An advanced system would have a property to specify the point from which the diagonals radiate. In the description of table-split-cell below, the top left-hand corner is assumed, as that is the usual case in most modern CJK tables. However, tables read right-to-left with row headers on the right-hand-side are still found; these require a top-right radation point.
Within the polygon, various options are available for determining the size of the block area. The default method is that the largest available rectangle that can be fitted into the table-split-cell is used to determine the block size: this block size would be (closer to) the content-rectangle size rather than then padding rectangle as the purpose of these formatting objects is to utilize space more effectively for scripts with words that occupy a short measure.
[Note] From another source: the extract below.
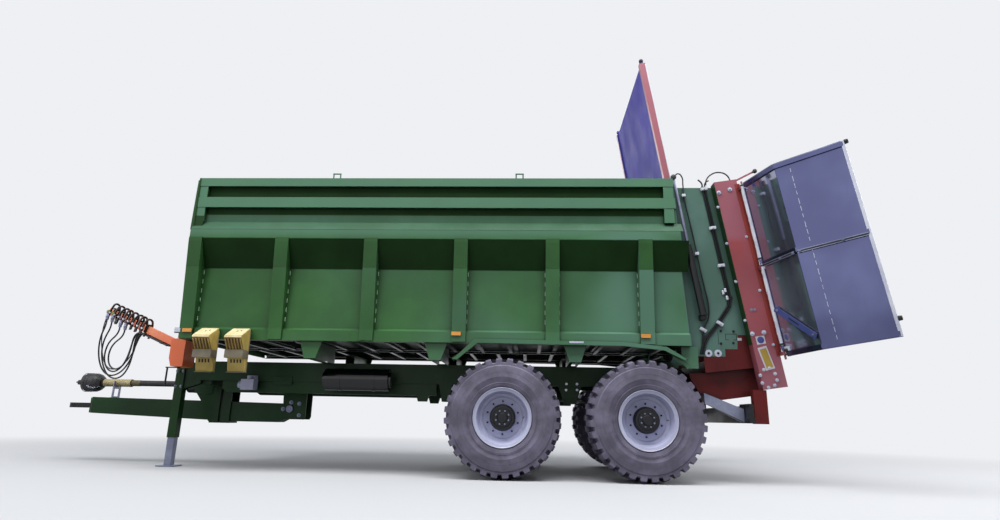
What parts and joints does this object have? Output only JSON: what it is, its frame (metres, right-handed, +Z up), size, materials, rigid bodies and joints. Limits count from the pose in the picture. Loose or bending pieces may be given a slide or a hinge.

(A more advanced formatting system could attempt to fit several block
areas into the available space. For ideographic text, these would give
the effect of text being written on a sloped line-progression angle, though
really it would be that each block has only one ideograph and is
placed going down a slope.)
At this end point, the polygon is completed by either creating a side which goes to the start-point, or by casting a line at 45 degrees going left and upward until it bisects the enclosing table-split-cell-container.
The last table-split-cell occupies the remaining area.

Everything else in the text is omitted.